After three years, sale of branded petrol and diesel is getting back to normalcy for the three government-owned oil marketing companies - Indian Oil Corporation (IOC), Bharat Petroleum Corporation (BPC) and Hindustan Petroleum Corporation (HPC).
The government OMCs say the price differential between branded and non-branded fuel has come down, though the sales in branded petrol are better than for branded diesel. Branded fuels are regular fuels with additives supposed to enhance a vehicle's performance.
Demand for branded petrol has picked up as it is used more by sports utility vehicles, multi utility vehicles and motorcycles. Branded diesel is used mostly by truckers and commercial vehicle owners, who do not opt for branded diesel if the differential is more than Rs 1 a litre. The going was good for branded fuels till 2007, when both sales and network expansions peaked. Then, the maximum difference between the two was Rs 1.50 a litre for petrol and 25-75p a litre for diesel. OMCs say they invested heavily in building these brands.
The concept of branded fuel came in 2002, when the petroleum sector started investing in marketing. With introduction of new-generation cars, the public sector oil firms decided to offer variants. Branded fuels were developed to cater to this need.
An HPC official said due to the drop in crude oil prices, that for regular fuel had come down. Thus, the differential between regular and branded fuel has dropped to Rs 2-3 a litre from the earlier Rs 9-10 a litre. "Thus, demand has seen an uptick," the official added.

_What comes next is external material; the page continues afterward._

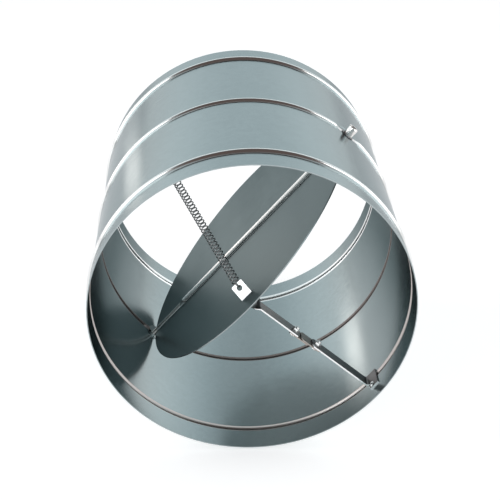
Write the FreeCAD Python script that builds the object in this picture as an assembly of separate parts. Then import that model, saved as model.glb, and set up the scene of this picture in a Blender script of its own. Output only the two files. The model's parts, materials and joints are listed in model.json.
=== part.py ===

"Since June, we have seen sales pick up a bit, around three per cent more for branded petrol but for branded diesel it is still slow," said an official from IOC, which sells its branded petrol under the Xtrapremium brand and branded diesel under Xtramile. When the going was good for branded fuels, IOC's branded petrol commanded a 56 per cent market share and 52 per cent in branded diesel.
BPC's branded diesel is sold as Hi Speed Diesel and their branded petrol is called Speed. The company did not respond to an e-mailed questionnaire. However, an executive said it had also seen a rise in sales for branded fuel. HPC sells its branded fuel under the brands Power (petrol) and Turbo Jet (diesel). The government OMCs say due to various taxes and duties on branded fuel, the cost shoots up. The government levies excise duty of Rs 20.54 on a litre of branded petrol (see table) and Rs 14.19 on a litre of branded diesel.
In 2013, IOC had stopped sale of Xtramile at its retail stations. Though its distribution at its retail outlets has not picked up at the same pace as earlier, distribution for Xtrapremium has gone up from around 30 outlets to 2,000 at present. In 2007-08, during the peak period for sale of branded fuel, 10,000 IOC retail outlets were selling branded petrol. The company said it was targeting future annual growth of five per cent against three per cent at present.
IOC said it was pushing sale of Xtramile through new outlets. "We would be looking at urban markets more than highways. That is where we see the growth happening," said the IOC executive.